Письма (письма ли? Не весь ли роман инспирирован реальными событиями и переложен в эпистолярий хохочущими авторами недели за три-четыре (выдвигаю эту нелепую гипотезу — смею выдвинуть — лишь заскобочно, тишком, и то удвоив защитный барьер)) наползают друг на друга, стена не вмещает более обрывков, остаются незавешанными только самые понравившиеся куски. «Словом, речь идет о заурядном, но от этого не менее притягательном коллаже».
Если же перед нами и впрямь озорная шутка двух Видных, то шутка определённо удалась. Приходит на память генисовайлевский текст:
«Это былое веселье: с ананасом золотым, страстью нежной, толпою нимф, щетками тридцати родов, кавалергарда шпорами, ножкой Терпсихоры, огнем нежданных эпиграмм. Это та жизнь, которая должна быть, но нету».

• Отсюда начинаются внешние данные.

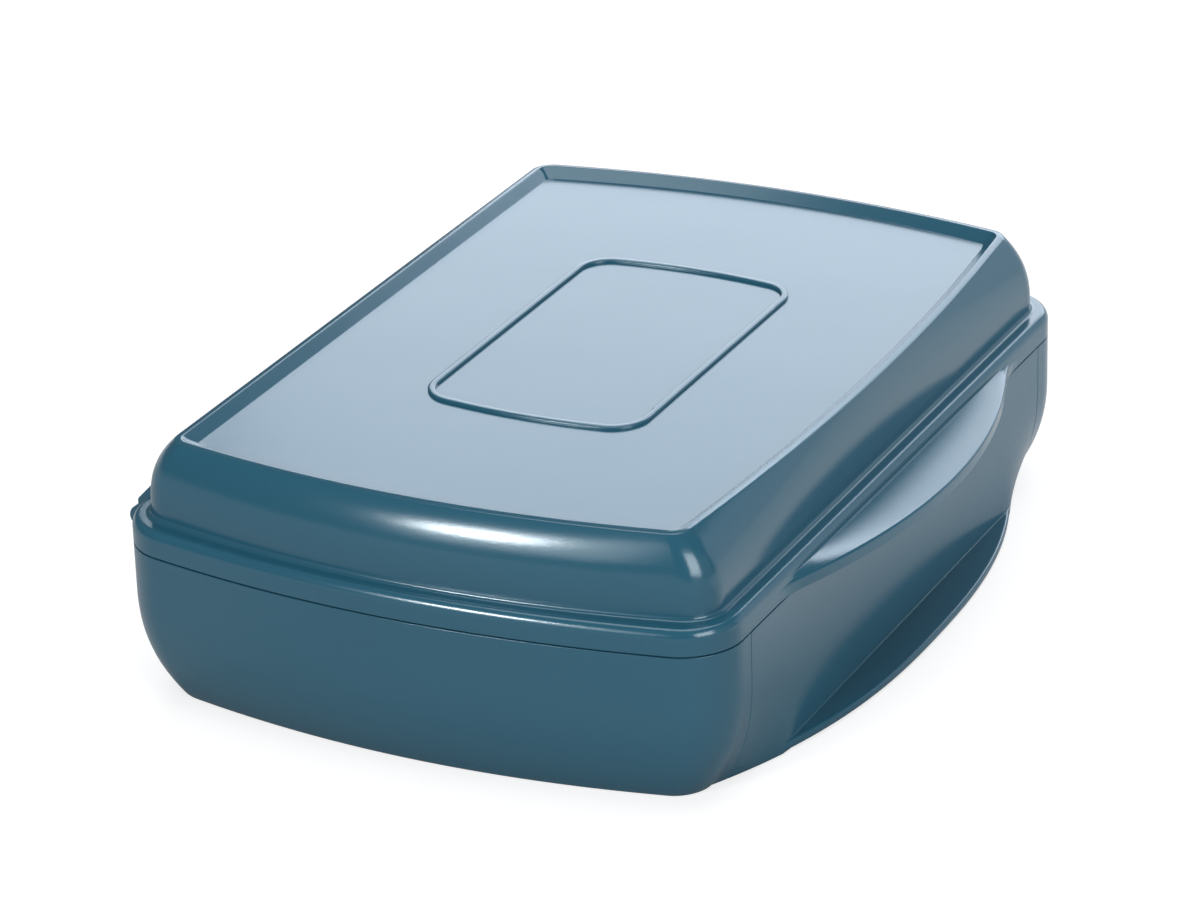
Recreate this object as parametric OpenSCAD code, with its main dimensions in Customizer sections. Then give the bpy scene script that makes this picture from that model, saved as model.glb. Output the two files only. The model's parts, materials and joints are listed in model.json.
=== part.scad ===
// Fly box: a hinged two-part moulded case with slit mats, a rim seal and magnets.
// Frame: +Z up, +Y along the box, +X towards the grips, -X towards the hinge.
// The origin is the middle of the flat underside of the base. Millimetres.

/* [Case] */
// Width over the straight long sides, without the grips
case_w = 97.8; // [84:0.1:118]
// Length over the bowed short ends
case_l = 142; // [126:1:172]
// Height of the base
base_h = 24.6; // [21.5:0.05:30]
// Height of the lid
lid_h = 16.05; // [15:0.05:22]
// Gap between the two rims, which the seal bridges
seam_gap = 0.5; // [0.3:0.1:0.8]
// Moulded wall
wall = 2; // [1.6:0.1:2.4]
// How far each short end bows out at the seam
end_bow = 6; // [4:0.5:9]
// Corner radius at the seam
corner_r = 7.2; // [5:0.1:9]
// Width of the flat rims that meet at the seam
rim_w = 3.4; // [3.2:0.1:3.8]

/* [Base] */
// How far the long sides draw in at the floor
base_tuck = 6; // [3:0.1:7]
// How far the short ends draw in at the floor, at the middle
base_end_tuck = 4.6; // [1.5:0.1:6]
// Height over which the walls draw in
tuck_h = 17.2; // [14:0.1:20.4]
// Bow of the short ends at the floor
floor_bow = 5.4; // [3:0.1:7]
// Corner radius at the floor
floor_corner_r = 4.2; // [3:0.1:8]
// Floor thickness
floor_t = 2; // [1.6:0.1:2.4]
// Distance of each mould slide line from the corner
slide_line_in = 2.8; // [2:0.1:10]
// Depth of the slide line
slide_line_d = 0.15; // [0.1:0.05:0.3]

/* [Lid] */
// Height of the rim flange
flange_h = 3.85; // [3.6:0.05:5.5]
// Rounding of the flange's top
flange_r = 1.2; // [0.8:0.1:1.5]
// Width of the ledge between the flange's face and the slope
ledge_w = 2.85; // [2.3:0.05:3.1]
// How far the top rim stands in from the long sides
rim_tuck = 7.35; // [5:0.05:9]
// How far the top rim stands in from the short ends, at the middle
rim_end_tuck = 5.95; // [4:0.05:7]
// Bow of the top rim's short sides
rim_bow = 4.4; // [3:0.1:7]
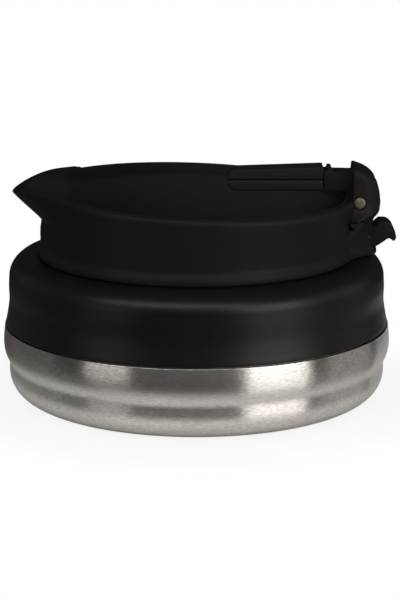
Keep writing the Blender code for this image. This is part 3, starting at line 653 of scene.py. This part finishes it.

И подытожит расследование сам автор, впрочем, в сомнении достоверности переписки, следом приходит ещё одно, поэтому назовём его здесь просто — автор:
Нужно иногда даже и меньше знать. Иногда нужно забредать в области, где не существует никаких ответов.
P. S. «нужно тебе и мне добавить по три письма абсолютного вранья — и тонко вставить куда нужно».